:: To do ::
Provide the records once more, identical to the original.

:: Record excerpts ::

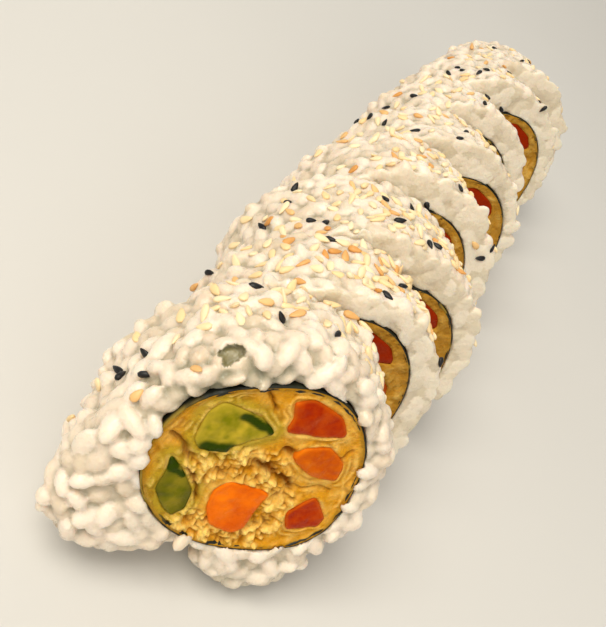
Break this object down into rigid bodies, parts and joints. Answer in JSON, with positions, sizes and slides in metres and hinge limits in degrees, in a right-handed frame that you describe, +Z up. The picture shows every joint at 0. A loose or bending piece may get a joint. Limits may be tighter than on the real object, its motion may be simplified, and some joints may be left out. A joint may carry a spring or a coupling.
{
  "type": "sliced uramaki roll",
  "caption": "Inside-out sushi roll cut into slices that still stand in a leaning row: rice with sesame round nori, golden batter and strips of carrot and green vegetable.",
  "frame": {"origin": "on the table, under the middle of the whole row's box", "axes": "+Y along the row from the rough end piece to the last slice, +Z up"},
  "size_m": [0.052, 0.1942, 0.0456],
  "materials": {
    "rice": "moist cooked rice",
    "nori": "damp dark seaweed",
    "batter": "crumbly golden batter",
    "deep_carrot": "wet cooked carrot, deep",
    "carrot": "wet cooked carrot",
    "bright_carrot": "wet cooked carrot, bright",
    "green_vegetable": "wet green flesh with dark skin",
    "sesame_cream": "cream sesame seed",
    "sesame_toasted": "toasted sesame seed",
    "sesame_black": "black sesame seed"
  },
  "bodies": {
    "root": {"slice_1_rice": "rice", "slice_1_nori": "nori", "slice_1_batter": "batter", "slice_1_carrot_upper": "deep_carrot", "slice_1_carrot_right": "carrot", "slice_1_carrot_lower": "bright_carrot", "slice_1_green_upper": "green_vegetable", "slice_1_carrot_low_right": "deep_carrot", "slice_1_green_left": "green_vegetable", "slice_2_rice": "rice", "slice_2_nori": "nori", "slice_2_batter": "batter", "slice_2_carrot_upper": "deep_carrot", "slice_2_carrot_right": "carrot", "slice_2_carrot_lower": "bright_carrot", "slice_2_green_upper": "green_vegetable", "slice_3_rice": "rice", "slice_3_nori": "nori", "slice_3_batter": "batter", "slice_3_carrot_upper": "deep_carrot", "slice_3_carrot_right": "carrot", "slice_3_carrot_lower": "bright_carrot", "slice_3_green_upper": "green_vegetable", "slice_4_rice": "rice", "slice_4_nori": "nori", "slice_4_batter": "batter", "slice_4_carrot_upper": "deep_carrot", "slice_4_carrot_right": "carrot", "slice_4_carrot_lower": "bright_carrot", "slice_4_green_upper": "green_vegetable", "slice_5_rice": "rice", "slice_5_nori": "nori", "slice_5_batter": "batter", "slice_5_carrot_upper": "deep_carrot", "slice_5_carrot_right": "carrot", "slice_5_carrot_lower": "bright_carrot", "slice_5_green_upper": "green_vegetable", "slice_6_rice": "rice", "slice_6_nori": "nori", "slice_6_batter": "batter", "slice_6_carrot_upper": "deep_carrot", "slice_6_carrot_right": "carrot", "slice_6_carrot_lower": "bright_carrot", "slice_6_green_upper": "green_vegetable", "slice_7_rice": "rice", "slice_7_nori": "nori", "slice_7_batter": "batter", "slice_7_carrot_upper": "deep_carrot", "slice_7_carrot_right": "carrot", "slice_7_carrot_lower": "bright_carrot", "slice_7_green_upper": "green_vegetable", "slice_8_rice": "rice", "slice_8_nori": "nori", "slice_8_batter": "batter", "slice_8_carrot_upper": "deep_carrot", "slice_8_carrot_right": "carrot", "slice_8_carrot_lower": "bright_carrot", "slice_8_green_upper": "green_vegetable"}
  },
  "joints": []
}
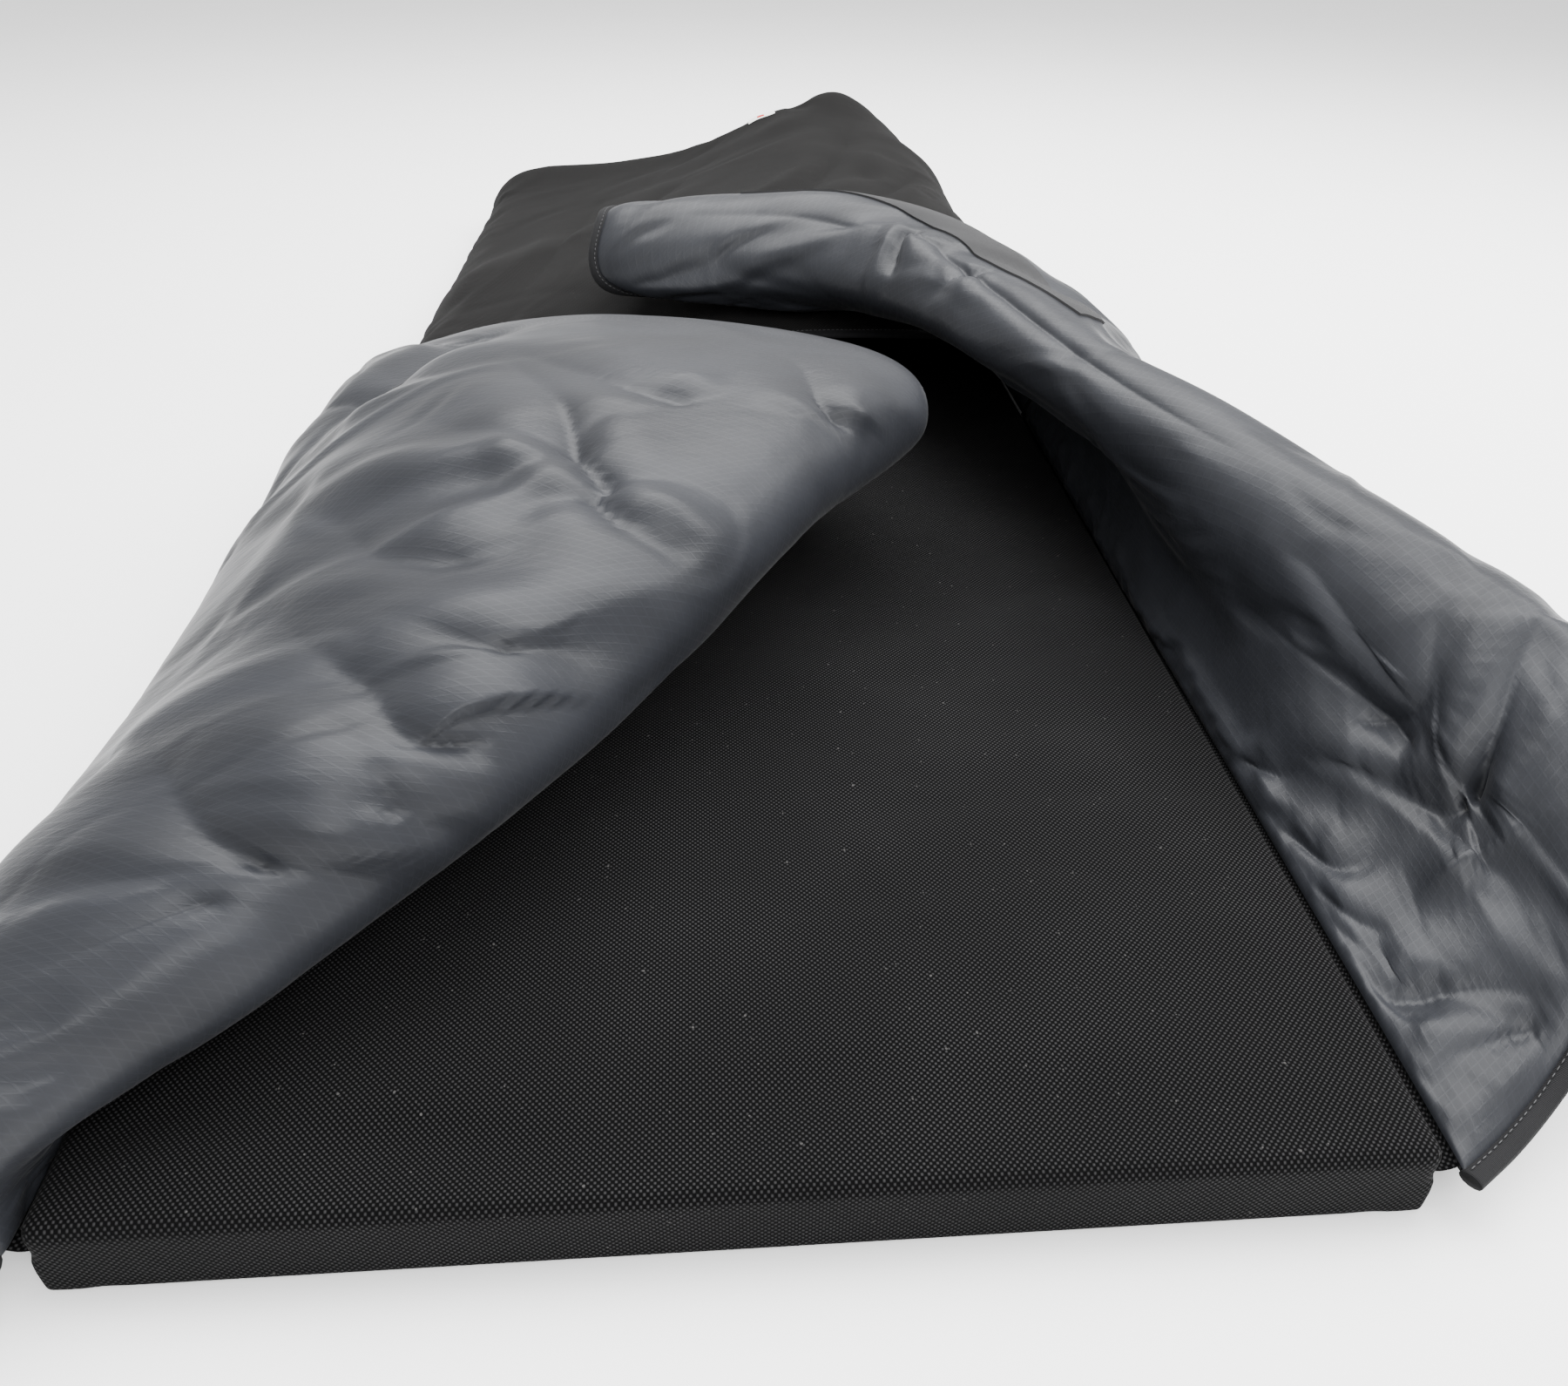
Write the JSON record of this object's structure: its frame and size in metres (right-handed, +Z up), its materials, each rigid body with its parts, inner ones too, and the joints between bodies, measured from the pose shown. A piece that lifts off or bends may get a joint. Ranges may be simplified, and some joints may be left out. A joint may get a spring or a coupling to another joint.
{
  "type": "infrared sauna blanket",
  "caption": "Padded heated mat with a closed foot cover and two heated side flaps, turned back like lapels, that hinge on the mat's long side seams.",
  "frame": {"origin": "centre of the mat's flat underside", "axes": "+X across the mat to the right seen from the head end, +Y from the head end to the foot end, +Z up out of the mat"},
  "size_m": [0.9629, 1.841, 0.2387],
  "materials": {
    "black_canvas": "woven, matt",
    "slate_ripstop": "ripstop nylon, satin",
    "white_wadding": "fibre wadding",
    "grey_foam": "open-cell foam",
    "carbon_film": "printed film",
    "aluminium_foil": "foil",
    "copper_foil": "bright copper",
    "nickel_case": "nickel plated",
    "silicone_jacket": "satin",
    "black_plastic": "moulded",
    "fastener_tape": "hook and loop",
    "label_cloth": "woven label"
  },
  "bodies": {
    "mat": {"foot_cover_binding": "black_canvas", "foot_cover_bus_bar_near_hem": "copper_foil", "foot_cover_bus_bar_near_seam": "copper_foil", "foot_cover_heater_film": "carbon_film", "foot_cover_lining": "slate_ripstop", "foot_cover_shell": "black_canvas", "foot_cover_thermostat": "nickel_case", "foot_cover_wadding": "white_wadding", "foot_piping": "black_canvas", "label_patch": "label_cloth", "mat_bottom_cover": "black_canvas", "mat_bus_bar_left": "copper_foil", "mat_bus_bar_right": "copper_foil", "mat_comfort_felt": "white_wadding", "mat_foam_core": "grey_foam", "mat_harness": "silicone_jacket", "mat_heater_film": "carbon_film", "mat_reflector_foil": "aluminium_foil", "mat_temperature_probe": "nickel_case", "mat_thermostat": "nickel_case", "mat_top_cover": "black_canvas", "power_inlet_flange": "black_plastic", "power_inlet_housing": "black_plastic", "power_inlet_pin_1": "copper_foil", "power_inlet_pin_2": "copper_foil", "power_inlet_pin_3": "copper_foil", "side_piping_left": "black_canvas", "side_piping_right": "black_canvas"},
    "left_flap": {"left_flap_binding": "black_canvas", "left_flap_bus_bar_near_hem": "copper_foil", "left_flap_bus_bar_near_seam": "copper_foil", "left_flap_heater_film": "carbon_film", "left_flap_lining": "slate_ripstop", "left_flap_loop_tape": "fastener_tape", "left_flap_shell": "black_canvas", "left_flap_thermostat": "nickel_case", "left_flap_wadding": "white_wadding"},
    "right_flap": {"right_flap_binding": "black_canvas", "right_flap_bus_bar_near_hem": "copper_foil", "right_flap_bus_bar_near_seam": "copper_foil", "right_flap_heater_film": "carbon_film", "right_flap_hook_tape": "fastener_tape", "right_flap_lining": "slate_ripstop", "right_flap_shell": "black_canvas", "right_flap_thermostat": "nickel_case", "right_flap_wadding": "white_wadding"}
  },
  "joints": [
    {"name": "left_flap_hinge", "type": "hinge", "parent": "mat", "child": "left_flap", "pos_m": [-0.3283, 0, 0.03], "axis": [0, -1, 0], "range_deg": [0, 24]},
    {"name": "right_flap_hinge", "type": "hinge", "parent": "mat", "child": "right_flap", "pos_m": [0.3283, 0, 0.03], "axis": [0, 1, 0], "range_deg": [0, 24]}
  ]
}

:: Response to the task ::
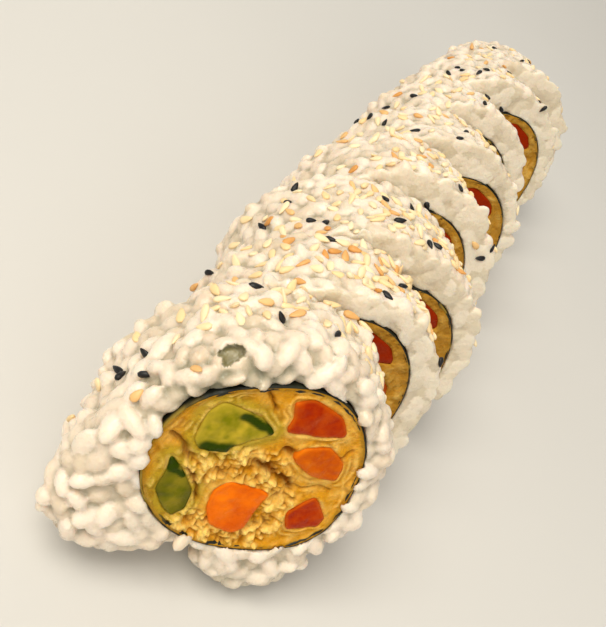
Break this object down into rigid bodies, parts and joints. Answer in JSON, with positions, sizes and slides in metres and hinge limits in degrees, in a right-handed frame that you describe, +Z up. The picture shows every joint at 0. A loose or bending piece may get a joint. Limits may be tighter than on the real object, its motion may be simplified, and some joints may be left out. A joint may carry a spring or a coupling.
{
  "type": "sliced uramaki roll",
  "caption": "Inside-out sushi roll cut into slices that still stand in a leaning row: rice with sesame round nori, golden batter and strips of carrot and green vegetable.",
  "frame": {"origin": "on the table, under the middle of the whole row's box", "axes": "+Y along the row from the rough end piece to the last slice, +Z up"},
  "size_m": [0.052, 0.1942, 0.0456],
  "materials": {
    "rice": "moist cooked rice",
    "nori": "damp dark seaweed",
    "batter": "crumbly golden batter",
    "deep_carrot": "wet cooked carrot, deep",
    "carrot": "wet cooked carrot",
    "bright_carrot": "wet cooked carrot, bright",
    "green_vegetable": "wet green flesh with dark skin",
    "sesame_cream": "cream sesame seed",
    "sesame_toasted": "toasted sesame seed",
    "sesame_black": "black sesame seed"
  },
  "bodies": {
    "root": {"slice_1_rice": "rice", "slice_1_nori": "nori", "slice_1_batter": "batter", "slice_1_carrot_upper": "deep_carrot", "slice_1_carrot_right": "carrot", "slice_1_carrot_lower": "bright_carrot", "slice_1_green_upper": "green_vegetable", "slice_1_carrot_low_right": "deep_carrot", "slice_1_green_left": "green_vegetable", "slice_2_rice": "rice", "slice_2_nori": "nori", "slice_2_batter": "batter", "slice_2_carrot_upper": "deep_carrot", "slice_2_carrot_right": "carrot", "slice_2_carrot_lower": "bright_carrot", "slice_2_green_upper": "green_vegetable", "slice_3_rice": "rice", "slice_3_nori": "nori", "slice_3_batter": "batter", "slice_3_carrot_upper": "deep_carrot", "slice_3_carrot_right": "carrot", "slice_3_carrot_lower": "bright_carrot", "slice_3_green_upper": "green_vegetable", "slice_4_rice": "rice", "slice_4_nori": "nori", "slice_4_batter": "batter", "slice_4_carrot_upper": "deep_carrot", "slice_4_carrot_right": "carrot", "slice_4_carrot_lower": "bright_carrot", "slice_4_green_upper": "green_vegetable", "slice_5_rice": "rice", "slice_5_nori": "nori", "slice_5_batter": "batter", "slice_5_carrot_upper": "deep_carrot", "slice_5_carrot_right": "carrot", "slice_5_carrot_lower": "bright_carrot", "slice_5_green_upper": "green_vegetable", "slice_6_rice": "rice", "slice_6_nori": "nori", "slice_6_batter": "batter", "slice_6_carrot_upper": "deep_carrot", "slice_6_carrot_right": "carrot", "slice_6_carrot_lower": "bright_carrot", "slice_6_green_upper": "green_vegetable", "slice_7_rice": "rice", "slice_7_nori": "nori", "slice_7_batter": "batter", "slice_7_carrot_upper": "deep_carrot", "slice_7_carrot_right": "carrot", "slice_7_carrot_lower": "bright_carrot", "slice_7_green_upper": "green_vegetable", "slice_8_rice": "rice", "slice_8_nori": "nori", "slice_8_batter": "batter", "slice_8_carrot_upper": "deep_carrot", "slice_8_carrot_right": "carrot", "slice_8_carrot_lower": "bright_carrot", "slice_8_green_upper": "green_vegetable"}
  },
  "joints": []
}
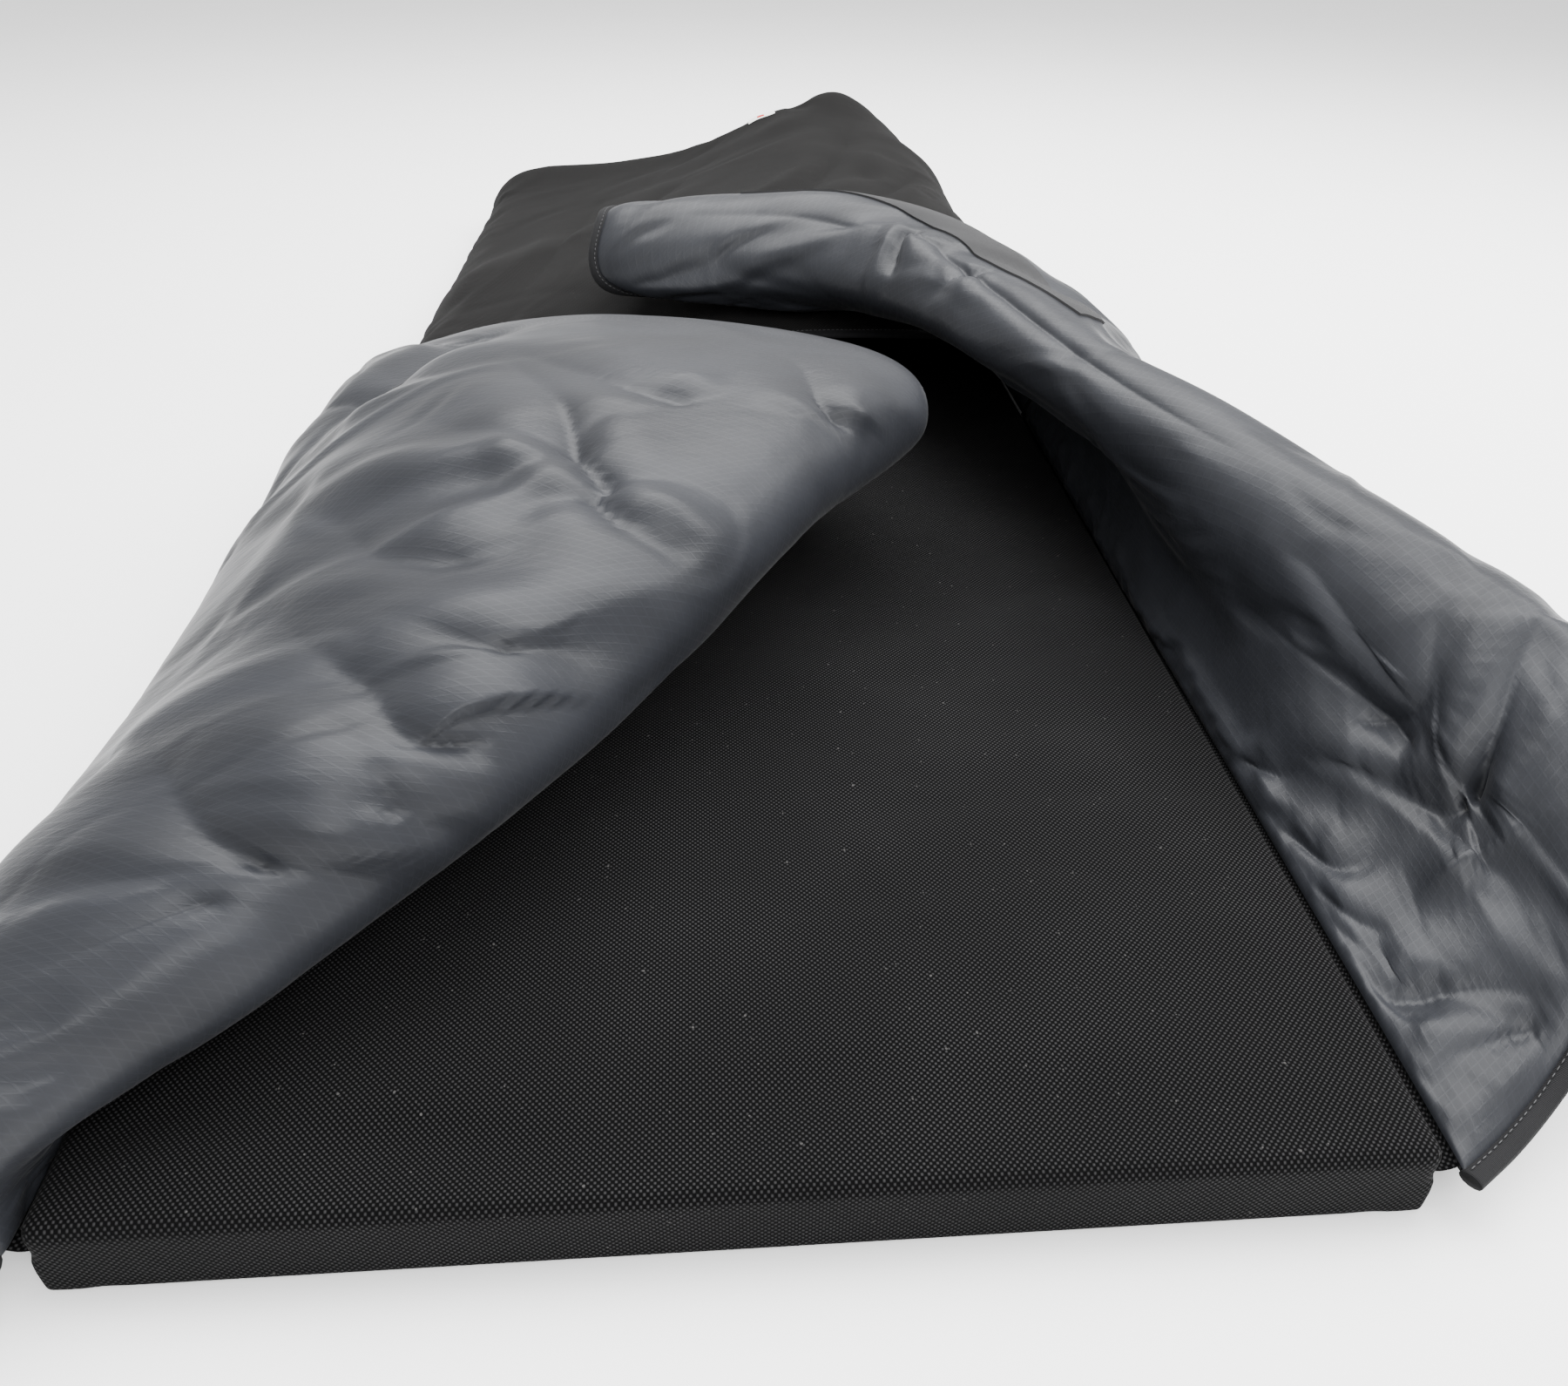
Write the JSON record of this object's structure: its frame and size in metres (right-handed, +Z up), its materials, each rigid body with its parts, inner ones too, and the joints between bodies, measured from the pose shown. A piece that lifts off or bends may get a joint. Ranges may be simplified, and some joints may be left out. A joint may get a spring or a coupling to another joint.
{
  "type": "infrared sauna blanket",
  "caption": "Padded heated mat with a closed foot cover and two heated side flaps, turned back like lapels, that hinge on the mat's long side seams.",
  "frame": {"origin": "centre of the mat's flat underside", "axes": "+X across the mat to the right seen from the head end, +Y from the head end to the foot end, +Z up out of the mat"},
  "size_m": [0.9629, 1.841, 0.2387],
  "materials": {
    "black_canvas": "woven, matt",
    "slate_ripstop": "ripstop nylon, satin",
    "white_wadding": "fibre wadding",
    "grey_foam": "open-cell foam",
    "carbon_film": "printed film",
    "aluminium_foil": "foil",
    "copper_foil": "bright copper",
    "nickel_case": "nickel plated",
    "silicone_jacket": "satin",
    "black_plastic": "moulded",
    "fastener_tape": "hook and loop",
    "label_cloth": "woven label"
  },
  "bodies": {
    "mat": {"foot_cover_binding": "black_canvas", "foot_cover_bus_bar_near_hem": "copper_foil", "foot_cover_bus_bar_near_seam": "copper_foil", "foot_cover_heater_film": "carbon_film", "foot_cover_lining": "slate_ripstop", "foot_cover_shell": "black_canvas", "foot_cover_thermostat": "nickel_case", "foot_cover_wadding": "white_wadding", "foot_piping": "black_canvas", "label_patch": "label_cloth", "mat_bottom_cover": "black_canvas", "mat_bus_bar_left": "copper_foil", "mat_bus_bar_right": "copper_foil", "mat_comfort_felt": "white_wadding", "mat_foam_core": "grey_foam", "mat_harness": "silicone_jacket", "mat_heater_film": "carbon_film", "mat_reflector_foil": "aluminium_foil", "mat_temperature_probe": "nickel_case", "mat_thermostat": "nickel_case", "mat_top_cover": "black_canvas", "power_inlet_flange": "black_plastic", "power_inlet_housing": "black_plastic", "power_inlet_pin_1": "copper_foil", "power_inlet_pin_2": "copper_foil", "power_inlet_pin_3": "copper_foil", "side_piping_left": "black_canvas", "side_piping_right": "black_canvas"},
    "left_flap": {"left_flap_binding": "black_canvas", "left_flap_bus_bar_near_hem": "copper_foil", "left_flap_bus_bar_near_seam": "copper_foil", "left_flap_heater_film": "carbon_film", "left_flap_lining": "slate_ripstop", "left_flap_loop_tape": "fastener_tape", "left_flap_shell": "black_canvas", "left_flap_thermostat": "nickel_case", "left_flap_wadding": "white_wadding"},
    "right_flap": {"right_flap_binding": "black_canvas", "right_flap_bus_bar_near_hem": "copper_foil", "right_flap_bus_bar_near_seam": "copper_foil", "right_flap_heater_film": "carbon_film", "right_flap_hook_tape": "fastener_tape", "right_flap_lining": "slate_ripstop", "right_flap_shell": "black_canvas", "right_flap_thermostat": "nickel_case", "right_flap_wadding": "white_wadding"}
  },
  "joints": [
    {"name": "left_flap_hinge", "type": "hinge", "parent": "mat", "child": "left_flap", "pos_m": [-0.3283, 0, 0.03], "axis": [0, -1, 0], "range_deg": [0, 24]},
    {"name": "right_flap_hinge", "type": "hinge", "parent": "mat", "child": "right_flap", "pos_m": [0.3283, 0, 0.03], "axis": [0, 1, 0], "range_deg": [0, 24]}
  ]
}